--- START OF Information provided ---

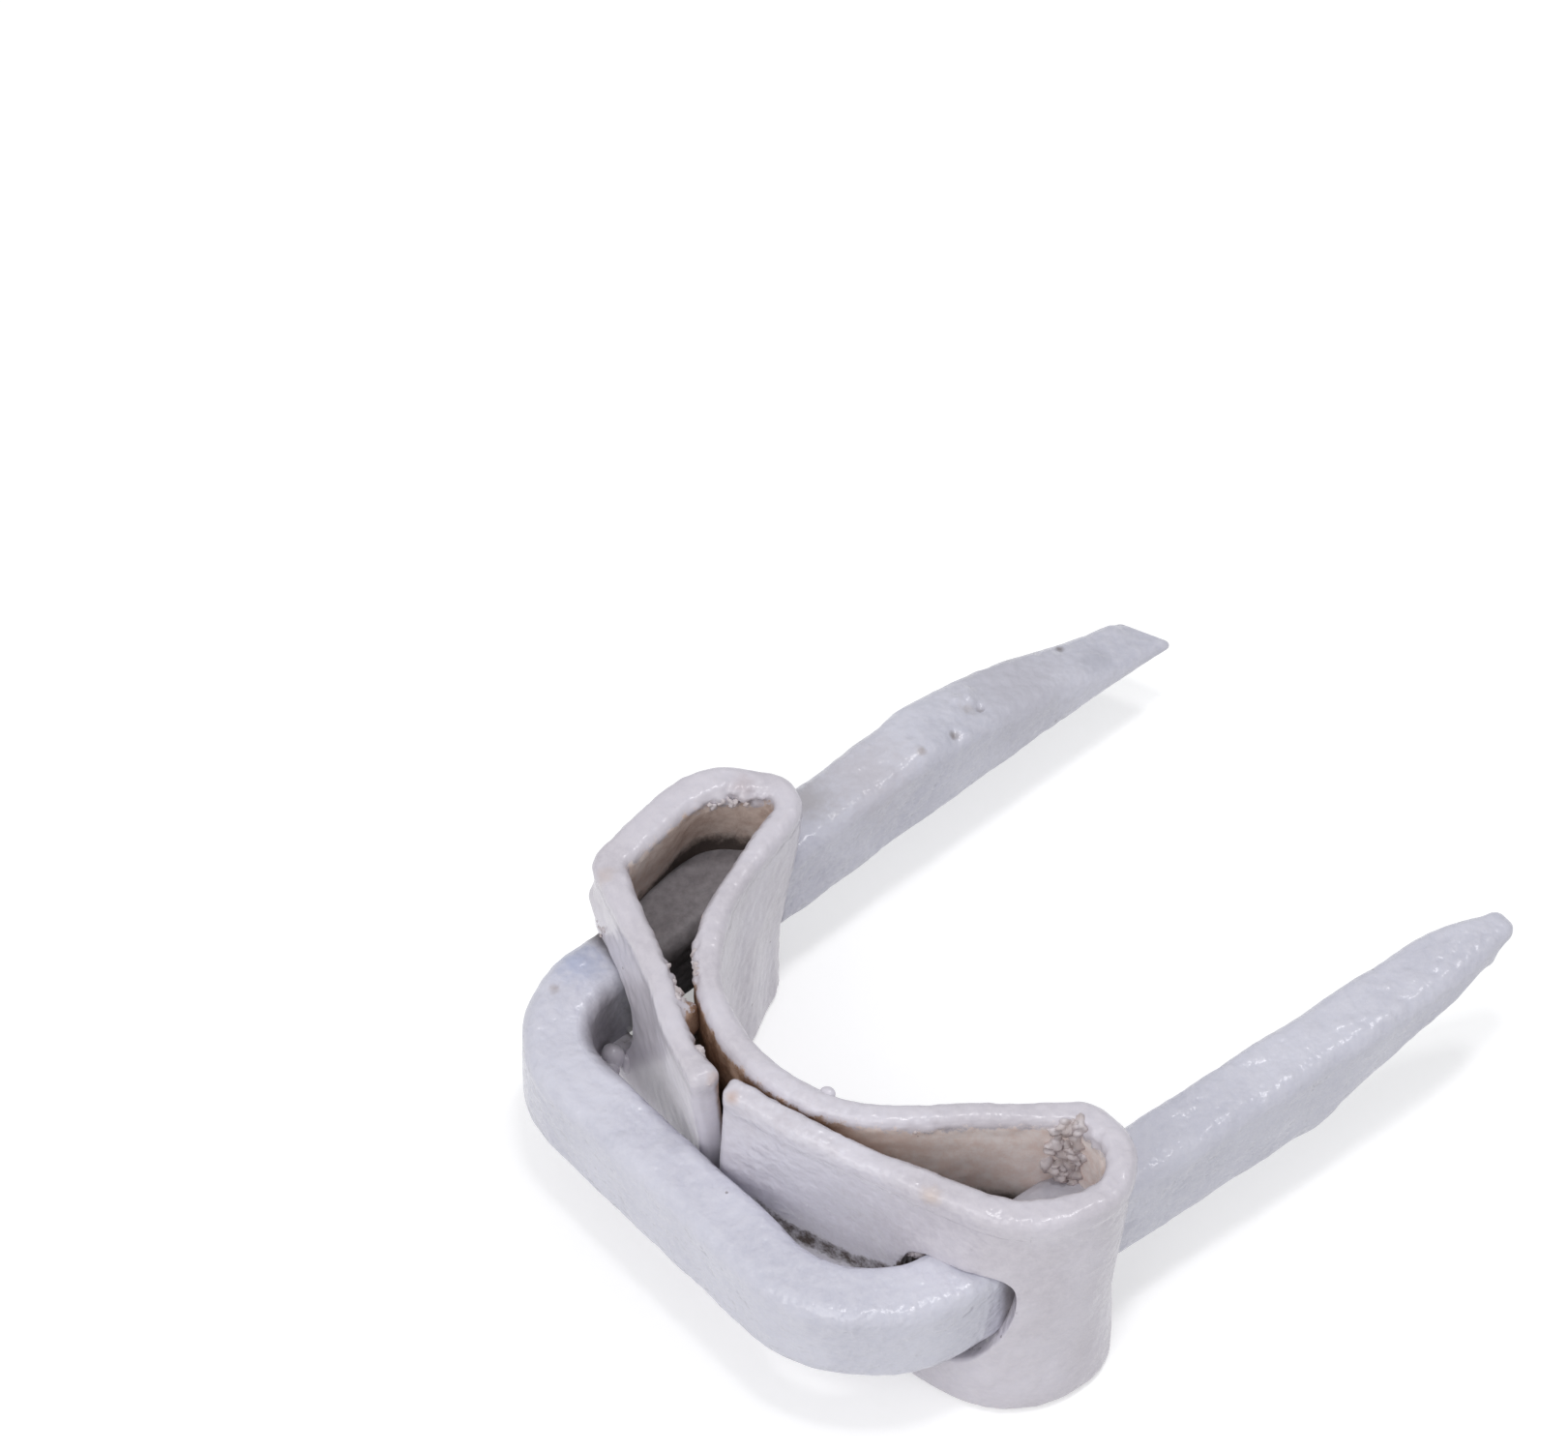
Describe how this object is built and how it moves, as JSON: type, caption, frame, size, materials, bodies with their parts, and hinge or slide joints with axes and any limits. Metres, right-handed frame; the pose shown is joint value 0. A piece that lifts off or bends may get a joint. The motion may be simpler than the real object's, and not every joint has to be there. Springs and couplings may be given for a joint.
{
  "type": "insulated cable staple",
  "caption": "Bent flat-wire staple with sheared chisel points, threaded through a folded insulating fibre strip that forms a round saddle for a cable.",
  "frame": {"origin": "on the axis of the round cable seat, halfway up the strip's width", "axes": "+X along the legs towards their points, +Y towards the leg that is bevelled on top, +Z along the cable seat's axis, up across the strip"},
  "size_m": [0.0195, 0.015, 0.0064],
  "materials": {
    "painted_wire": "satin pale grey enamel with fine orange peel over bent steel wire",
    "painted_fibre": "satin pale grey enamel over tan insulating fibre, bare fibre inside the folds"
  },
  "bodies": {
    "root": {"staple_wire": "painted_wire", "insulating_strap": "painted_fibre"}
  },
  "joints": []
}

--- END OF Information provided ---

▸ The exercise
Copy all of the material word for word.

▸ Result of this task
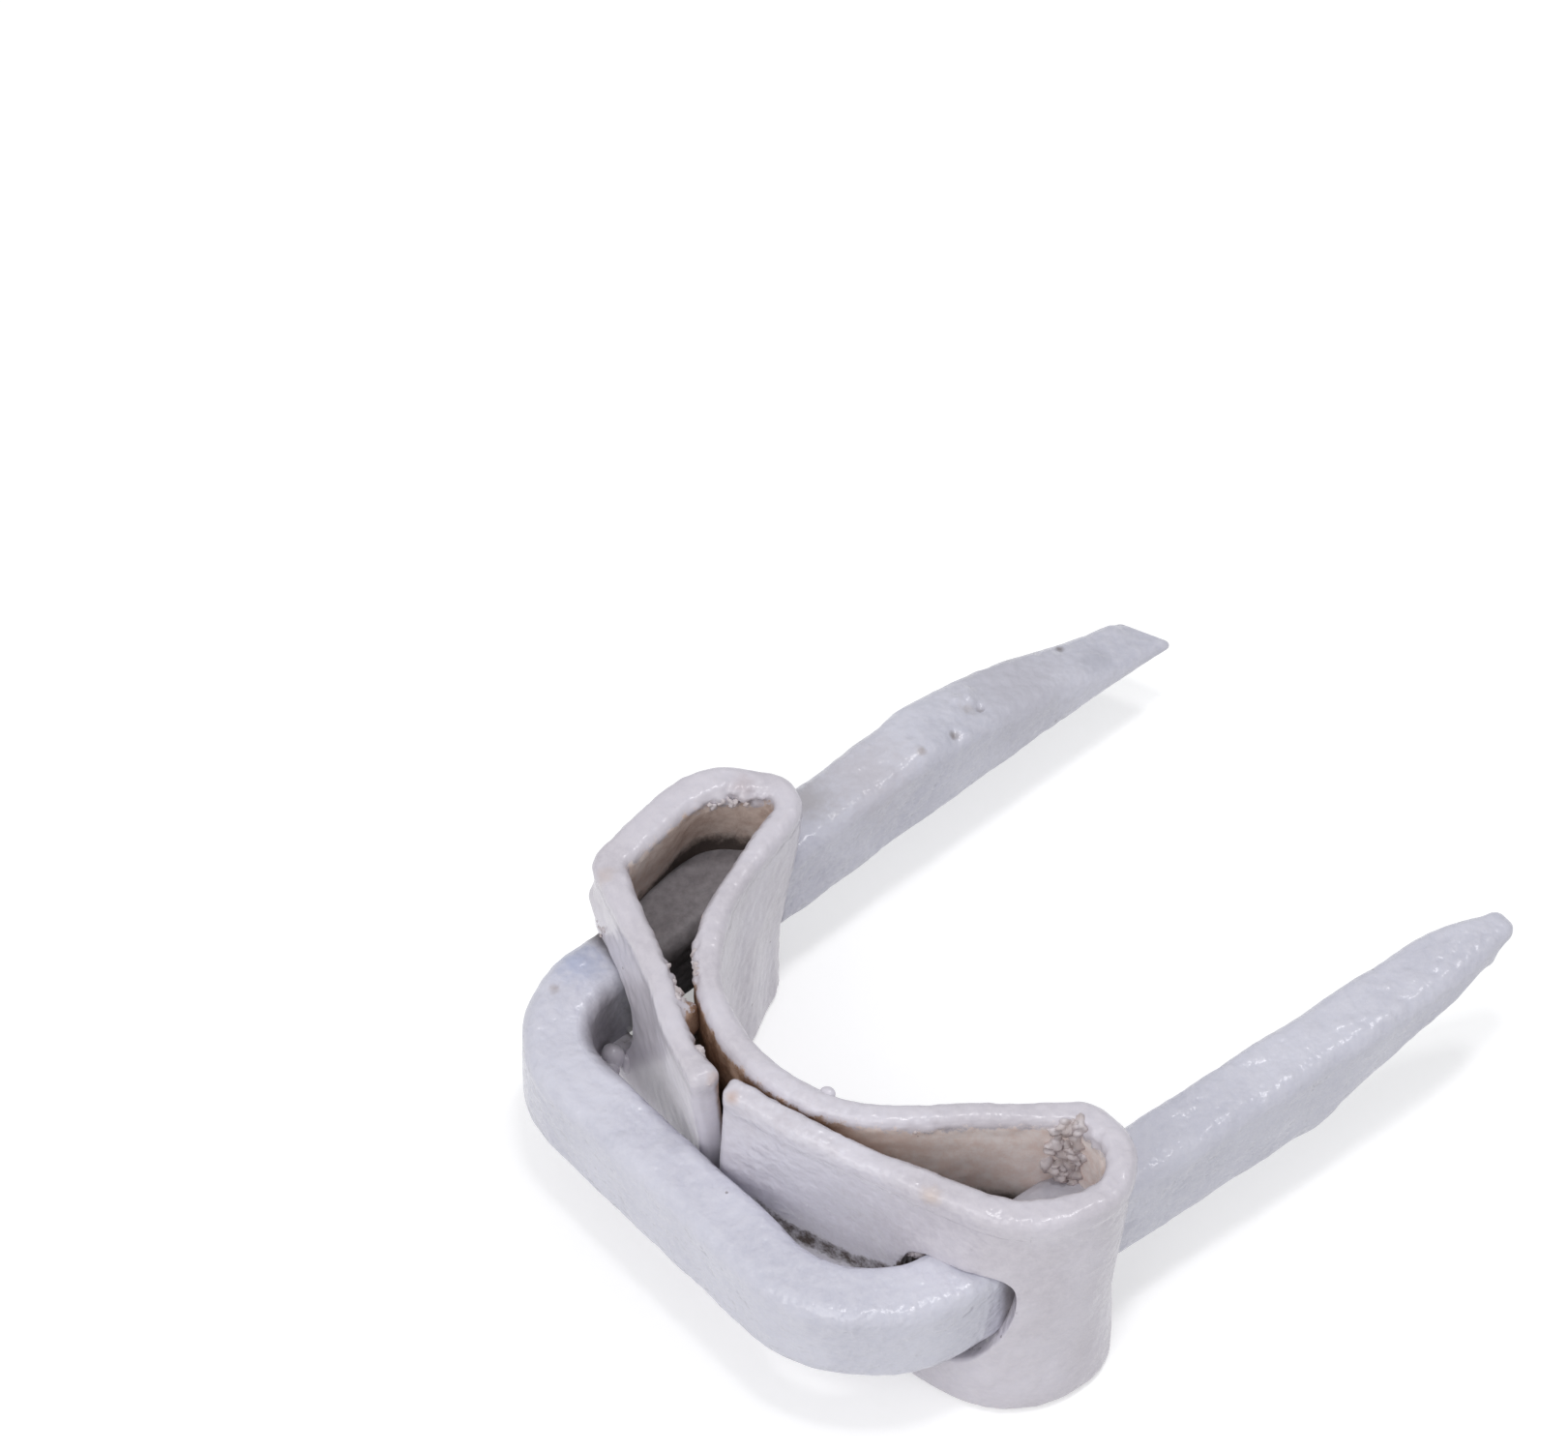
Describe how this object is built and how it moves, as JSON: type, caption, frame, size, materials, bodies with their parts, and hinge or slide joints with axes and any limits. Metres, right-handed frame; the pose shown is joint value 0. A piece that lifts off or bends may get a joint. The motion may be simpler than the real object's, and not every joint has to be there. Springs and couplings may be given for a joint.
{
  "type": "insulated cable staple",
  "caption": "Bent flat-wire staple with sheared chisel points, threaded through a folded insulating fibre strip that forms a round saddle for a cable.",
  "frame": {"origin": "on the axis of the round cable seat, halfway up the strip's width", "axes": "+X along the legs towards their points, +Y towards the leg that is bevelled on top, +Z along the cable seat's axis, up across the strip"},
  "size_m": [0.0195, 0.015, 0.0064],
  "materials": {
    "painted_wire": "satin pale grey enamel with fine orange peel over bent steel wire",
    "painted_fibre": "satin pale grey enamel over tan insulating fibre, bare fibre inside the folds"
  },
  "bodies": {
    "root": {"staple_wire": "painted_wire", "insulating_strap": "painted_fibre"}
  },
  "joints": []
}